Point out that jumping to conclusions can lead to innocent and valuable employees being punished or let go.
Part of the manager’s strategy is to investigate, and gather information and facts carefully when he or she hears that there may have been inappropriate acts in the workplace.
Let him or her know that a good place to start is by meeting with the staff member and to provide them with the opportunity to share their version of the events. The manager needs to ensure that he or she has gathered information from a range of sources before taking any action or coming to conclusions.
Managers may think that they should hold people accountable, but this is not always the case. It is important to highlight the right steps that are needed when he or she has come to a conclusion that a team member has acted inappropriately.
Part of the manager’s strategy is to take the time out to share with the staff member the details of how they have come to the conclusion, the impact that this has on the team, the organisation or the employee.
It is important that the manager focuses on the situation and behaviours, and train him or her ways to clearly articulate why this is not acceptable.
Remember to point out that they may face backlashes; however it is important that the staff member not only understands, but also always upholds organisational standards.
Let them know that it is very important for the entire team to help creating a safe, fair and ethical working environment.
3. Employee Skills
One of the main goals a manager should have in your training program should be not to be complacent about the weaknesses in their team. The reality is that everyone has a weakness, but it does not mean one cannot improve or not live up to their potential.
One of their main goals as a leader should be to provide their team with the opportunity to implement development strategies, and inspire their team to challenge themselves to develop their capabilities and grow, which will drive the overall performance of their entire team.
People are naturally motivated by their own earning potential.
However, let the manager know that research clearly shows that if team members feel valued, are challenged and are provided with development and career opportunities, they are more likely to stay loyal to an organisation rather than being lured to other organisations based on the remuneration packages.
Teach the manager that providing access to professional development opportunities such as short training courses and embracing new technological changes will be highly valued by their team members but will also provide a positive contribution to the organisation with their enhanced skills and knowledge.
When managing a project, managers may fall into the trap of getting lost in the details and lose focus focus on the bigger picture goals. Teach managers that micromanagement is a big no no as they are second-guessing their team’s abilities.
This type of leader tends to believe they can do any task better than their employees, and this can definitely impact on their team’s motivation at the workplace.
Train managers to create an environment with clear standards and boundaries, and to have faith and trust in their team’s abilities when delegating tasks to the organisation.
This trust will empower the team with their responsibilities and motivate them to strive for high levels of performance as they feel the responsibility of contributing to the success of the project.
5. Workplace culture
Difficult or stressful times can influence managers to become unfriendly, cold or distant. Many managers may believe that they need to be the busiest person and bear everyone’s burden.
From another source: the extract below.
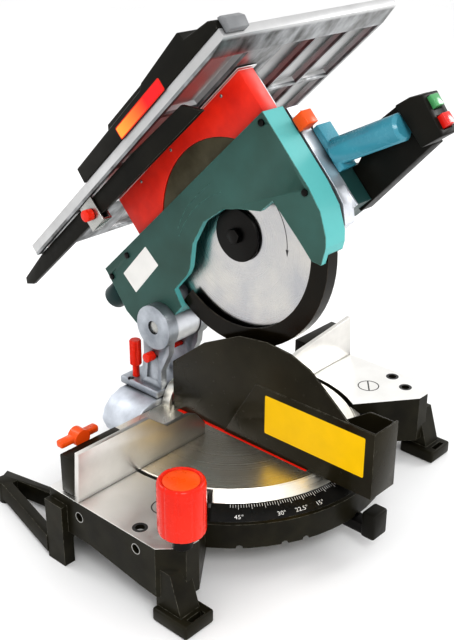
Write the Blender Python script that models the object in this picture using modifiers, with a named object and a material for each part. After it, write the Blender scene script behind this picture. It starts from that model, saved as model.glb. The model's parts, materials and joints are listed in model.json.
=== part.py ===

Managers need to also be trained how to relax every once in awhile, especially when times are busy and chaotic.
Teach managers to keep their emotions in check, such as through relaxation techniques, and encourage them to push through the challenges. It is important that a team feels comfortable in approaching their manager in both good and bad times, and that he or she facilitates the opportunity for open and supportive discussions.
Managers may think that the maintenance of workplace culture is the company’s task as a whole. However, it is important for them to understand that smaller culture within the team is their responsibility.
Workplace culture often shapes the ability of the team to connect with their managers. This can be through creating some traditions or organizing social activities outside the workplace periodically such as an end of financial year celebration or annual Christmas party.
Explain ways to build collegiality that will allow his or her team to relax and take their focus off the day to day working environment. A great way to recharge the team’s motivation!
It is important for leaders to remind themselves that without their people, they do not have a team, and cannot achieve – so he or she needs to put them first and everything else can come after that.
Help managers create supportive, collaborative and fun working environments, and this will lead to highly motivated and productive organisational teams.
Enhance your business skills in professional training and with these strategies in mind, your training program will see positive changes within managers and their workplaces you work with.